Claim Rejections - 35 USC § 101
35 U.S.C. 101 reads as follows:
Whoever invents or discovers any new and useful process, machine, manufacture, or composition of matter, or any new and useful improvement thereof, may obtain a patent therefor, subject to the conditions and requirements of this title.
Claims 5 and 6 are rejected under 35 U.S.C. 101 because the claimed invention is directed to an abstract idea without significantly more.
According to USPTO guidelines, a claim is directed to non-statutory subject matter if:
STEP 1: the claim does not fall within one of the four statutory categories of invention (process, machine, method of manufacture, or composition of matter), or
STEP 2: the claim recites a judicial exception (e.g. an abstract idea) without reciting additional elements that amount to significantly more than the judicial exception, as determined using the following analysis:
STEP 2A (Prong 1): Does the claim recite an abstract idea, law of nature, or natural phenomenon?
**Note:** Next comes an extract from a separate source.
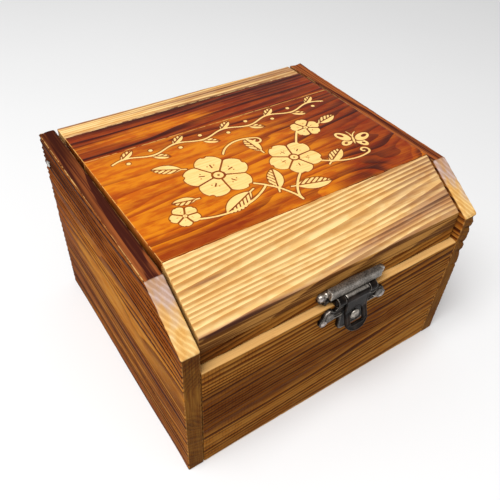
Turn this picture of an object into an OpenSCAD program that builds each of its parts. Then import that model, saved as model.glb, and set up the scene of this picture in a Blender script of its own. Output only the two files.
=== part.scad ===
// Wooden money box: a five-board case between two bevelled side boards, and a sloped lid
// that swings on two nails and is kept shut by a small hasp. Millimetres, +Z up.
// The origin is the middle of the underside, and -Y is the front.

/* [Case] */
// Width over the side boards
body_w = 150; // [120:1:200]
// Depth from the front face to the rear face
body_d = 133; // [115:1:180]
// Height of the side boards
side_h = 96; // [85:1:130]
// Thickness of the side boards
side_t = 7.5; // [5:0.5:10]
// Thickness of the front board and the back board
wall_t = 7.5; // [5:0.5:10]
// Thickness of the base board
base_t = 5; // [3:0.5:8]
// How far the sloping cut on the side boards runs back from the front
slope_run = 25; // [15:1:32]
// How far the sloping cut drops below the top of the side boards
slope_drop = 16; // [8:1:20]
// Width of the sanded arris along the boards' long edges
arris = 0.6; // [0.2:0.1:1.2]

/* [Lid] */
// Gap between the lid and each side board
lid_gap = 1.2; // [0.5:0.1:2.5]
// Height of the lid's front top edge above the side boards
lid_proud = 2; // [0:0.5:4]
// How much lower the lid's top lies at the rear than at the front
lid_fall = 2; // [0:0.5:4]
// Width of the front board's top edge left in view before the lid
ledge_w = 3.3; // [2:0.1:5]
// How far the lid's slope starts behind the top of the side boards' slope
slope_inset = 3.5; // [1:0.5:8]
// Thickness of the lid's top boards and slope board
lid_t = 7.5; // [5:0.5:10]
// Height of the batten's face under the lid's front edge
lip_h = 6.2; // [5:0.1:10]
// Thickness of the batten under the lid's front edge
lip_t = 7.5; // [5:0.5:10]
// Thickness of the rear rail
rail_t = 10; // [9:0.5:14]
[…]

The guidelines provide three groupings of subject matter that are considered abstract ideas:
Mathematical concepts- mathematical relationships, formulas or equations, calculations
Certain methods of organizing human activity- fundamental economic principles or practices, commercial or legal interactions, managing personal behavior or relationships or interactions between people
Mental processes- concepts that are practicably performed in the human mind (including an observation, evaluation, judgement, or opinions)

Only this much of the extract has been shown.